Lágrima de mãe
Por Ana Pujol
" Mães choram, descobri isso muito cedo. Mães trabalham, cuidam,zelam e também choram . " ( O choro da minha mãe e a música do riacho de Mário Baggio )
Ela sentou-se na cadeira do meu quarto e percebi que chorava. Silenciosa , ela chorava. Tinha chegado do trabalho direto para a cozinha para fazer o jantar e minha irmã cochichando algo no seu ouvido, fez-lá entrar no meu quarto.Não brigou, nem parecia zangada. Só chorava. Tão pouco ligou para os meus pés sujos em cima da cama. Parecia querer me fazer companhia. " a polícia está me procurando" rompe o silêncio " precisamos cuidar desse machucado no pé e os arranhões no braço, vá tomar um banho" falou sem temer o que eu tinha dito, e nem queria saber o que tinha feito.
Eu estava foragido há três dias no mato junto com dois parceiros. Com fome e sede. A escuridão da noite era assombrosa. A polícia prendeu os caras e um cão farejador abocanhou meu pé, mas consegui fugir sem deixar rastro entrando num riacho. Foi uma noite dentro da água.
Consegui chegar em casa e me abrigar, mas eles me achariam com certeza.
A água quente do chuveiro abrandou a dor no pé que infeccionou , latejava.
Minha mãe fez o curativo e só ouvi ela dizer que eu precisava de um médico. E voltou a chorar. Eu não sabia o que dizer a uma mãe que chora. Seria melhor que ela gritasse ou xingasse .
Ela comprou queijo pela manhã e teve um banquete de rei. Poderia ir dormir novamente se a polícia não invadisse a casa e me prendesse. Ainda pude ver os braços de minha mãe estendidos numa súplica e ela chorava.
Ao ser condenado naquela sala fria e o pé queimando de dor reparei que minha mãe estava com a boca aberta, pronta para soltar um grito de loba mas nenhum som ecoou. Era só um grito mudo.
Agora estou numa cela que serve a oito homens mas que tem mais de vinte. Há um revezamento para quem fica em pé ou sentado. Fui duas vezes à enfermaria para curativo no pé. E me deram uma injeção. Mas a infecção parecia não ceder.
Dentro da cela , fétida e abafada, eu não demonstrava que estava fraquejando de dor pois tinha um sujeito que quase todos os dias matava um que estivesse mais vulnerável. Demoravam para tirar o corpo inerte da cela e nunca encontraram o objeto perfurante que ele usava nos assassinatos.
Comecei a ter febre e quando era minha vez de sentar a cabeça latejava muito.
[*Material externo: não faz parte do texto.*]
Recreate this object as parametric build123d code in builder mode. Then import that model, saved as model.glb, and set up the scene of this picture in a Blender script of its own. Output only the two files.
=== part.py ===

A comida quase sempre chegava já estragada para nós. Eu não tinha fome.
Foram poucos dias, eu acho, penso que delirava. Até que uma brisa suave percorreu minha cintura e logo veio muito frio e antes que escorregasse ao chão pude ver o sangue que escorria na minha bermuda e as gotas que caiam no meu pé. Gotas de lágrimas de mãe.